I read a story in the New York Times recently concerning a group of German scientists who believe that we are currently entering a period of global cooling slated to last for a good part of the 21st Century’s first half. It is theorized that this natural phenomenon will temporarily offset the manmade temperature increases of global warming and return weather patterns for a time to what they were before climate change had such a dramatic impact on the environment.
My father, who grew up in Native City, remembers years during his childhood when snow fell by Halloween in large enough amounts to accumulate. Such a thing has been unthinkable in Native State or here for years, but it may now be returning. I would welcome that trend.
The reason for the early decoration, as mentioned earlier, is that all members of my family will be gone for Thanksgiving. My parents, Thomas, and Pie are going to Humid State to stay with my Aunt Ostentatious and her family, while Powell and I will be driving up to Anne’s Town and spending the holiday with her. We’ve never actually had a major holiday with our birth-mother, and she is very excited to host us.
“I’m going to make pies, and turkey, and mashed potatoes and all kinds of stuff,” she told me over the phone today.
“You should make pumpkin pie,” I prodded.
“Oh, I will,” she reassured me.
“I love pumpkin pie,” I said.
“Me, too,” she replied.
The promise of a large meal is no idle bluff; Anne, for never having had a family to feed, is a weirdly-talented cook whose dishes are delicious. I’m quite excited to be going with her, and will be sure to document mine and Powell’s journey to the North. We may even stop at a Certain Line as we exit Dixie to photographically memorialize our transition through regions.
It is bound to be even colder in Decaying State, though, so we’ll have to pack accordingly. Of course, I doubt that even subzero temperatures would persuade Powell to take pants; he’s known for sporting shorts all year round, regardless of weather.
“Don’t let Powell bring shorts,” Anne petitioned me as we discussed the trip tonight. “It’s so cold.”

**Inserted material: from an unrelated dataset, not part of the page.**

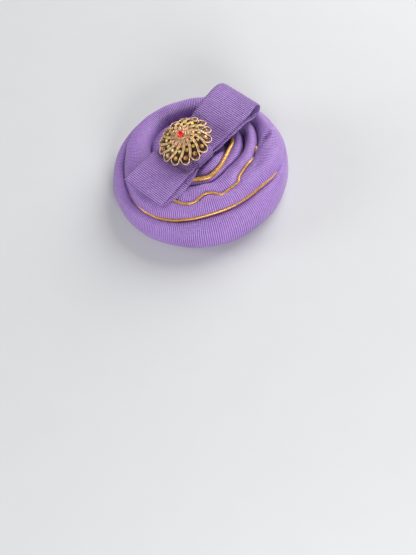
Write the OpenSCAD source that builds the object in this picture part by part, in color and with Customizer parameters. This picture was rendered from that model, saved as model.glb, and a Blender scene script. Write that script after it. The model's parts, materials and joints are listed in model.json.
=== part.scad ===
// Fascinator headpiece: padded fabric rolls on a stiffened base, gold piping,
// a flat bow with a wrapped waist, and a jewelled brooch pinned through the waist.
// Origin: centre of the rim that the headpiece rests on, +X to the wearer's front.

/* [Headpiece] */
// Outside diameter of the outer roll
hat_d = 138; // [134:1:142]
// Height of the outer roll
roll_h = 27; // [26:0.5:28]
// Rise of the upper rolls towards the front, degrees
crown_tilt = 3.5; // [3:0.1:4]
// Thickness of the fabric covers
cover_t = 0.8; // [0.6:0.1:1]

/* [Base] */
// Radius of the buckram base
base_r = 49.4; // [48:0.1:49.4]
// Height of the hollow under the base
hollow_h = 19.5; // [19:0.1:20]
// Radius that the base is blocked to
head_r = 100; // [95:1:105]
// Diameter of the edge wire
edge_wire_d = 1.2; // [1:0.1:1.2]

/* [Piping] */
// Diameter of the outer piping
outer_piping_d = 2.2; // [1.8:0.1:2.4]
// Diameter of the wavy piping
middle_piping_d = 1.8; // [1.4:0.1:2]
// Diameter of the inner piping
inner_piping_d = 3.2; // [2.6:0.1:3.4]

/* [Bow] */
// Width of the bow's band
bow_w = 41; // [38:0.5:42]
// Thickness of the band
band_t = 0.9; // [0.7:0.1:1]
// Direction of the bow, degrees from the front
bow_turn = 37.5; // [36:0.5:39]
// Width of the wrap round the waist
wrap_w = 16; // [14:0.5:16.5]

/* [Brooch] */
// Diameter of the brooch
brooch_d = 43.4; // [42:0.2:44]
// Number of petals
petals = 14; // [12:1:14]
// Diameter of the centre stone
stone_d = 6.4; // [6:0.1:6.6]
// Diameter of the pin stem
stem_d = 0.9; // [0.8:0.05:0.9]

/* [Comb] */
// Number of teeth
comb_teeth_n = 18; // [12:1:20]
// Spacing of the teeth
comb_pitch = 2.9; // [2.6:0.1:3]
// Length of the teeth
comb_tooth = 32; // [28:1:34]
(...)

“Don’t worry, I won’t,” I promised, knowing all the while that nothing I could possibly say would dissuade my brother from clothing himself in a way that is potentially hazardous to his health. He simply doesn’t care.
Because we will be in separate states in different parts of the country two days from now, our family sat down on Monday night for an early Thanksgiving dinner. It was very nice, the kind of calm, peaceful, loving, and happy event that makes me thankful I still live here even with all of our problems. We aren’t a perfect family, but we do love each other. Our gathering Monday was punctuated by jokes, teasing, and the tender words of people who’ve lived together for over a decade and intimately know each other. Regardless of the many issues, my parents are my parents, love me and have cared for me, and my siblings, particularly Powell, have been lifelong companions and have deeper knowledge of who I am than anyone else.
In addition to Thanksgiving dinner, my parents completed Monday work on my sister’s playroom. Now, what two weeks ago was an unfinished storage area in our basement is an impressive and stylish repository of toys where Pie, and, to a lesser extent, Thomas, can throw balls around and play class using the chalkboard that’s embedded into the wall.
Well, I think I’ve gone on enough for tonight. I almost feel guilty for forcing all of you to read so much.
I’ll be sure to post from Anne’s Town and let you know what we’re up to.